For the average American interested in military history, the North Vietnamese Army soldier, or bo doi, has held little of the fascination generated by such enemy soldiers as the British Redcoats or the Japanese kamikazes. For all its troops’ near-nondescript appearance, however, the United States’ ultimate failure to defeat what was primarily a light infantry army gives the NVA a unique distinction that warrants its fair share of attention.

In No. 135 of Osprey’s “Warrior” series, Gordon Rottman, a Special Forces Vietnam veteran with background in intelligence, among other things, has compiled a detailed dossier on the recruiting, training, indoctrination, equipment, tactics, morale and everyday life of the bo doi.

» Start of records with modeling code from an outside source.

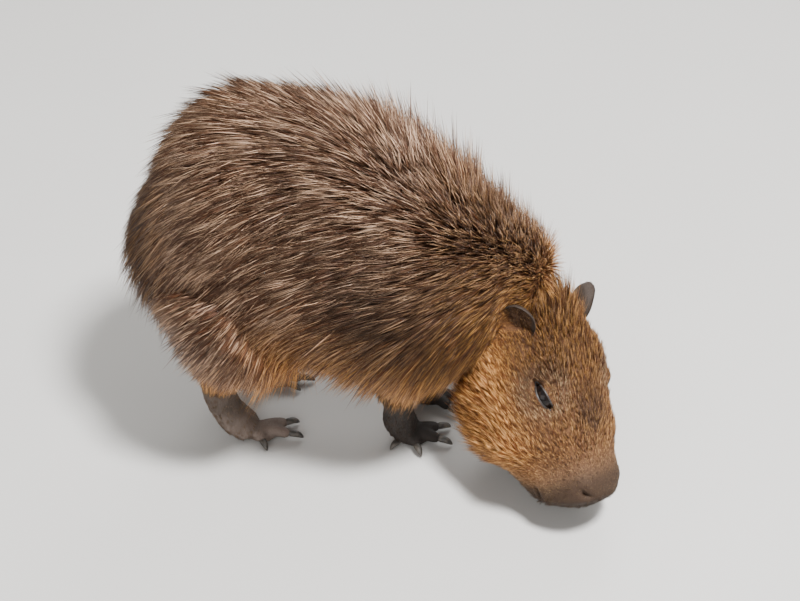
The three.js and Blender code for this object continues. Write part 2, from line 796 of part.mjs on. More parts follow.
// The model stands with the middle of its box's floor at the origin
const capybara = new THREE.Group();
for (const [name, [solid, look]] of nodes) {
  const mesh = solid.getMesh();
  const geometry = new THREE.BufferGeometry();
  geometry.setAttribute("position", new THREE.BufferAttribute(mesh.vertProperties, 3));
  geometry.setIndex(new THREE.BufferAttribute(mesh.triVerts, 1));
  const piece = new THREE.Mesh(geometry, look);
  piece.name = name;
  capybara.add(piece);
}
const box = new THREE.Box3().setFromObject(capybara);
const middle = box.getCenter(new THREE.Vector3()).setZ(box.min.z);
capybara.position.copy(middle).negate();

export default capybara;
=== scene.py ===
"""A still, life-size young capybara that grazes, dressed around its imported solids.

Sizes are millimetres in the solids' own frame, where their source is drawn, and
``Room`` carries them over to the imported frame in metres.
"""

import json
import logging
import math
from dataclasses import dataclass, field
from enum import Enum
from typing import Callable, Sequence

import bpy
import numpy as np
from mathutils import Matrix, Vector
from mathutils.kdtree import KDTree

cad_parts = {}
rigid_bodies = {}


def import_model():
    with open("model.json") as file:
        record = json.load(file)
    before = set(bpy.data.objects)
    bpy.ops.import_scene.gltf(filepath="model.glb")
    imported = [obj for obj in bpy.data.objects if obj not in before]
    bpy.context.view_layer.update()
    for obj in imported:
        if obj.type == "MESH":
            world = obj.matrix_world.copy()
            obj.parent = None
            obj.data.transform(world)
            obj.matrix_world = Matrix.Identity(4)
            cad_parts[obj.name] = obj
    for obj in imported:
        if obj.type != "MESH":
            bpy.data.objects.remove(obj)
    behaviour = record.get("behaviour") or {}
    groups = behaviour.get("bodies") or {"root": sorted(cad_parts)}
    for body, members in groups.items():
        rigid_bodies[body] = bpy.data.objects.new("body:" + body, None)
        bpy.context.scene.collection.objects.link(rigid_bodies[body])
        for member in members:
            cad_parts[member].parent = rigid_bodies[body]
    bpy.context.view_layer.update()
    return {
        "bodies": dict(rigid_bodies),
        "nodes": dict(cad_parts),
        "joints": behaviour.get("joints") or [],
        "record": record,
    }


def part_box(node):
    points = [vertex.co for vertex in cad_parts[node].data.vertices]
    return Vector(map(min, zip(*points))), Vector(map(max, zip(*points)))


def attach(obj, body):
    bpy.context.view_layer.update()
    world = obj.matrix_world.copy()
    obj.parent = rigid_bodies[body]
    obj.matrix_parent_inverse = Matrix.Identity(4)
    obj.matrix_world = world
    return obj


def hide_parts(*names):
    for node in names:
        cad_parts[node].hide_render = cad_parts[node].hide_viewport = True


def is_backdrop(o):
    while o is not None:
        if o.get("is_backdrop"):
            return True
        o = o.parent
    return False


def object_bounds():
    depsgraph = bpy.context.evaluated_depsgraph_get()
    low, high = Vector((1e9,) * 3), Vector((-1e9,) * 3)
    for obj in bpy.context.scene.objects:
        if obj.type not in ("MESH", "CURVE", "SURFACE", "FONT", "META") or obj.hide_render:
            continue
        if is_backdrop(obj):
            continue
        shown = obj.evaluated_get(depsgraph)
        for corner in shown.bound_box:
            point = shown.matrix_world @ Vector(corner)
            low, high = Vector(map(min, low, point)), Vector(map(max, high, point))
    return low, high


log = logging.getLogger("capybara")
Array = np.ndarray
Piece = bpy.types.Object
Section = Callable[[Array, Array], Array]
Colour = tuple[float, float, float, float]

BODY = "root"
SEED = 23
METRE = 1000.0
TAU = 2 * math.pi
UP = np.array([0.0, 0.0, 1.0])
SIDES = (-1, 1)  # the right side, the left side


class Zone(Enum):
    """The parts of the body that differ in their hair."""

    TRUNK = 0
    THIGH = 1
    SHANK = 2
    HEAD = 3
    EAR = 4


def step(low: float, high: float, value: Array) -> Array:
    """A smooth step from 0 at low to 1 at high."""
    part = np.clip((value - low) / (high - low), 0.0, 1.0)
    return part * part * (3 - 2 * part)


def unit(ways: Array) -> Array:
    """The same directions with length one."""
    return ways / np.maximum(np.linalg.norm(ways, axis=-1, keepdims=True), 1e-9)


def dot(first: Array, second: Array) -> Array:
    """The dot products of two lists of directions, as a column."""
    return np.sum(first * second, axis=-1, keepdims=True)


def bell(value: Array, reach: float) -> Array:
    """A bell curve that is 1 at 0 and falls off over a reach."""
    return np.exp(-((value / reach) ** 2))


def opening(share: Array) -> Array:
    """How far a rounded end has opened out, at a share of the end's length."""
    return np.sqrt(np.maximum(0.0, 1 - (1 - np.clip(share, 0.0, 1.0)) ** 2))


def crowded(reach: Array) -> Array:
    """Rows that crowd towards both ends."""
    return (1 - np.cos(np.pi * reach)) / 2


def away(at: Array, spot: Sequence[float]) -> Array:
    """Distances from a spot that both sides of the head have, in the head's frame."""
    both = at * [1, 0, 1] + np.abs(at) * [0, 1, 0]
    return np.linalg.norm(both - spot, axis=-1)


def catmull(rows: Array, share: Array) -> Array:
    """Smooth values through rows of numbers.

    Args:
        rows: One row of numbers for each station.
        share: Where to read them, 0 at the first row and 1 at the last.

    Returns:
        An interpolated row for each share.
    """
    last = len(rows) - 1
    place = np.clip(share, 0.0, 1.0) * last
    start = np.minimum(place.astype(int), last - 1)
    part = (place - start)[..., None]
    ends = np.vstack([2 * rows[0] - rows[1], rows, 2 * rows[-1] - rows[-2]])
    before, here, after, beyond = (ends[start + k] for k in range(4))
    leaves, enters = (after - before) / 2, (beyond - here) / 2
    return (
        here
        + part * leaves
        + part**2 * (3 * (after - here) - 2 * leaves - enters)
        + part**3 * (2 * (here - after) + leaves + enters)
    )


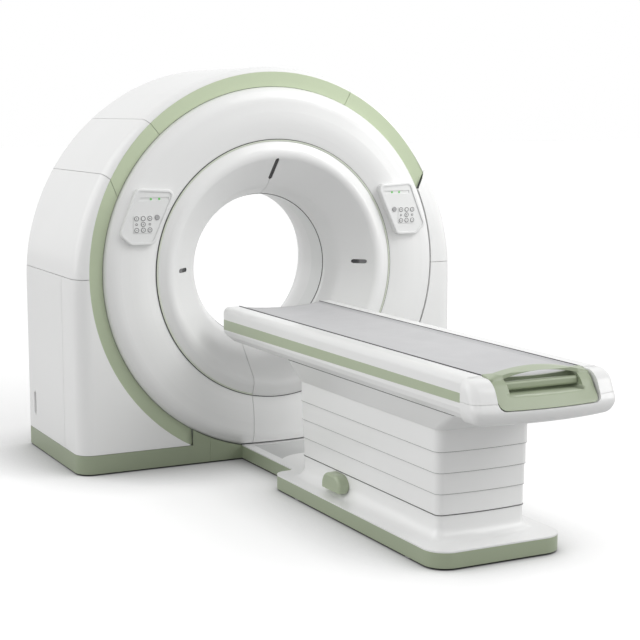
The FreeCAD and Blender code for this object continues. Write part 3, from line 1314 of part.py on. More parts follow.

As with so many aspects of the Vietnam War, interesting contradictions emerge. The NVA soldier made his way south down the Ho Chi Minh Trail with cunning and patience, sometimes taking up to six months when inclement weather and enemy interdiction measures interfered.

The North Vietnamese Army soldiers’ resourcefulness and endurance in the field was quite remarkable. Yet when committed to pitched battles, especially storming firebases, the NVA displayed an obliviousness to the concept of fire and maneuver. Contrasted with the stealthy approaches of their sappers, the NVA rank and file’s suicidal rushes on fortified positions often resulted in 50 percent casualties.

For those who may wonder how the NVA prevailed in the end, Rottman’s description of the usually improvised, and frequently appalling, medical facilities available to the wounded—if they were available at all— might leave them still wondering. That they prevailed just the same might explain an adjunct of Murphy’s Law for Grunts I used to hear in the Army: “The side with the simplest uniforms wins.”

North Vietnamese Army Soldier 1958-75 should give the Vietnam War scholar a better idea of what the Americans and South Vietnamese were up against. It should also leave Vietnam veterans counting some blessings that, the war’s outcome notwithstanding, he did not have to fight it the enemy’s way.